Литературные зарисовки Константина Коровина и серия картин «Революционные акварели» Ивана Владимирова с потрясающим натурализмом запечатлели все «прелести» «Великого Октября»: расстрелы, грабежи, мародёрство, пьянство — и всё это под прикрытием модных в то время слов «продразвёрстка», «выселение», «арест», «реквизиция», «экспроприация», «национализация»…

Во время русской смуты я слышал от солдат и вооруженных рабочих одну и ту же фразу: «Бей, все ломай. Потом еще лучше построим!»
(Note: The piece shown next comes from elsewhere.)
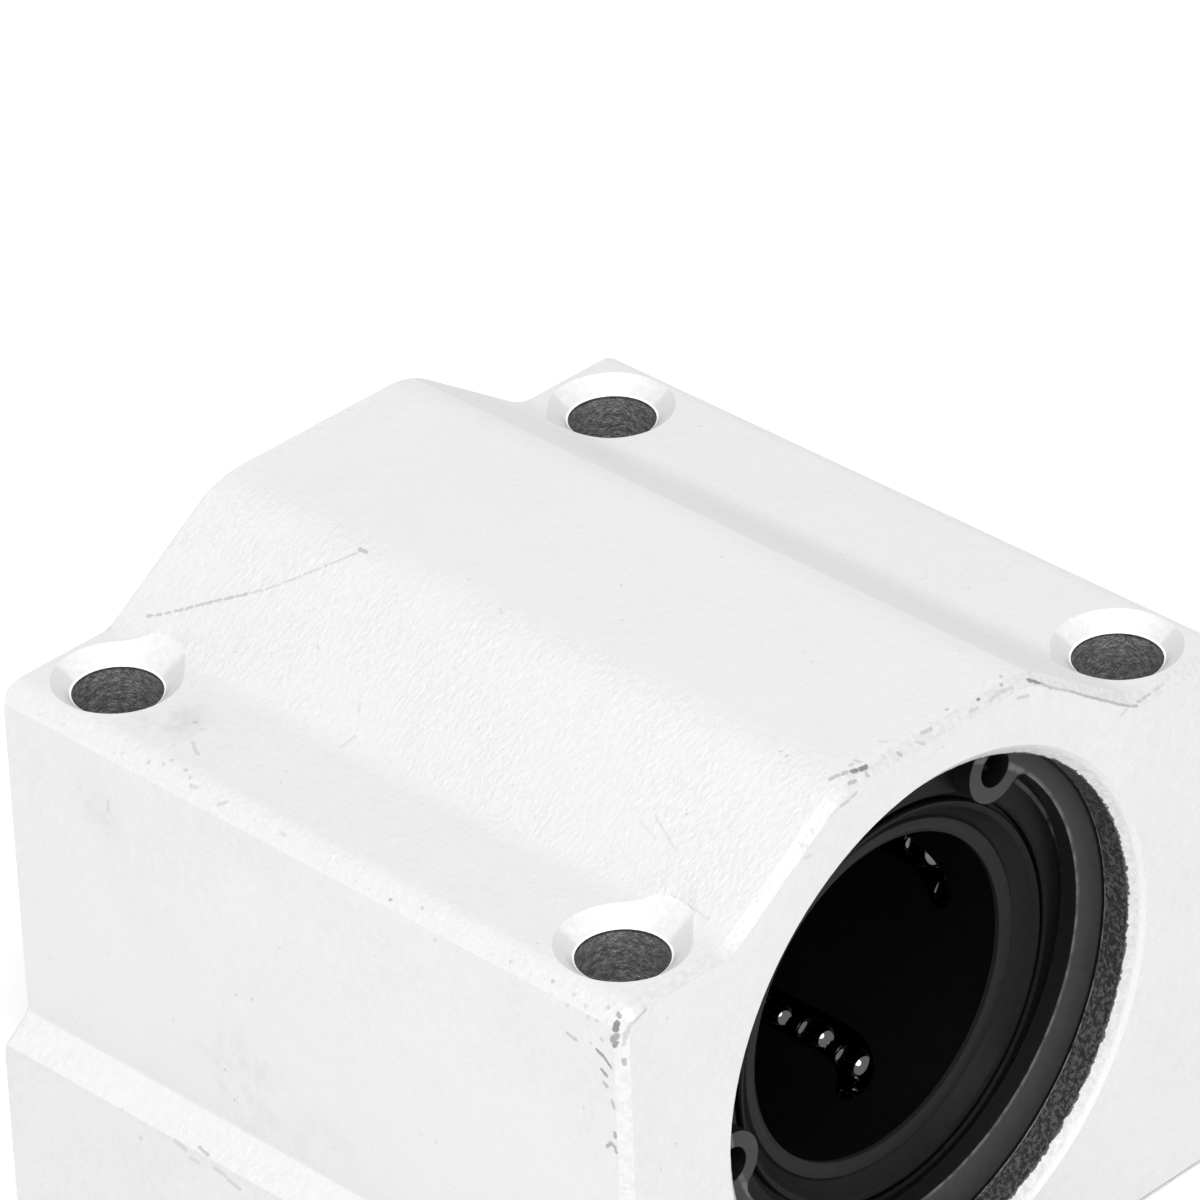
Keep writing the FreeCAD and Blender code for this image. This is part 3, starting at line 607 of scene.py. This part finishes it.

Странно тоже, что в бунте бунтующие были враждебны ко всему, а особенно к хозяину, купцу, барину, и в то же время сами тут же торговали и хотели походить на хозяина, купца и одеться барином.

* * *

Все были настроены против техников, мастеров, инженеров, которых бросали в котёл с расплавленным металлом. Старались попасть на железную дорогу, ехать было трудно, растеривались, не попав, отчаивались, когда испорченные вагоны не шли, и дрались из-за места в вагонах. Они не знали, что это создание техники и что это делают инженеры.

* * *

Весь русский бунт был против власти, людей распоряжающихся, начальствующих, но бунтующие люди были полны любоначалия; такого начальствующего тона, такой надменности я никогда не слыхал и не видал в другое время. Это было какое-то сладострастие начальствовать и только начальствовать.

* * *

Что бы кто ни говорил, а говорили очень много, нельзя было сказать никому, что то, что он говорит, неверно. Сказать этого было нельзя. Надо было говорить: «Да, верно». Говорить «нет» было нельзя — смерть. И эти люди через каждое слово говорили: «Свобода». Как странно.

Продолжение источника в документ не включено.